══ ENTRIES SHOWN ══

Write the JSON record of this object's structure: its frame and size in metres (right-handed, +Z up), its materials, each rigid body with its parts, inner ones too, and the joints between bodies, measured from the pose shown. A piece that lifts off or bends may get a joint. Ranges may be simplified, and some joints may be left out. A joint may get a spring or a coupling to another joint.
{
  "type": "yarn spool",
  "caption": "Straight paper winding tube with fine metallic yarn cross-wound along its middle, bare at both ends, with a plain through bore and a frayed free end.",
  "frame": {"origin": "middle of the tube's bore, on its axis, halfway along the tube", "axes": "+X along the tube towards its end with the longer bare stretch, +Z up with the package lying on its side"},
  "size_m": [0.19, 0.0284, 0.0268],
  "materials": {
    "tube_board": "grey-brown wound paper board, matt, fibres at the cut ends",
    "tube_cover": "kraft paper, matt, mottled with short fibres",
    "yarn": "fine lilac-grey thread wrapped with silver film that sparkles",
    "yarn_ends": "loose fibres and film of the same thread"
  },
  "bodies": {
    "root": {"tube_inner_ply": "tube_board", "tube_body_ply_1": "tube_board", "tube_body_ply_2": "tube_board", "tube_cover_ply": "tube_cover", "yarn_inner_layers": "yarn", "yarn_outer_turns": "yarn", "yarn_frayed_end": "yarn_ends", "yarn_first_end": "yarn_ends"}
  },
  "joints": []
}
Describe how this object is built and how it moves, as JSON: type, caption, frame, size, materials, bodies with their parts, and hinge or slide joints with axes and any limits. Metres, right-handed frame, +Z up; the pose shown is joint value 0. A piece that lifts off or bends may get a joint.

═══

*GIVEN REQUEST*
Go through the lines above. Select every one that has the string "joints".

*PROBLEM SOLUTION*
Write the JSON record of this object's structure: its frame and size in metres (right-handed, +Z up), its materials, each rigid body with its parts, inner ones too, and the joints between bodies, measured from the pose shown. A piece that lifts off or bends may get a joint. Ranges may be simplified, and some joints may be left out. A joint may get a spring or a coupling to another joint.
  "joints": []
Describe how this object is built and how it moves, as JSON: type, caption, frame, size, materials, bodies with their parts, and hinge or slide joints with axes and any limits. Metres, right-handed frame, +Z up; the pose shown is joint value 0. A piece that lifts off or bends may get a joint.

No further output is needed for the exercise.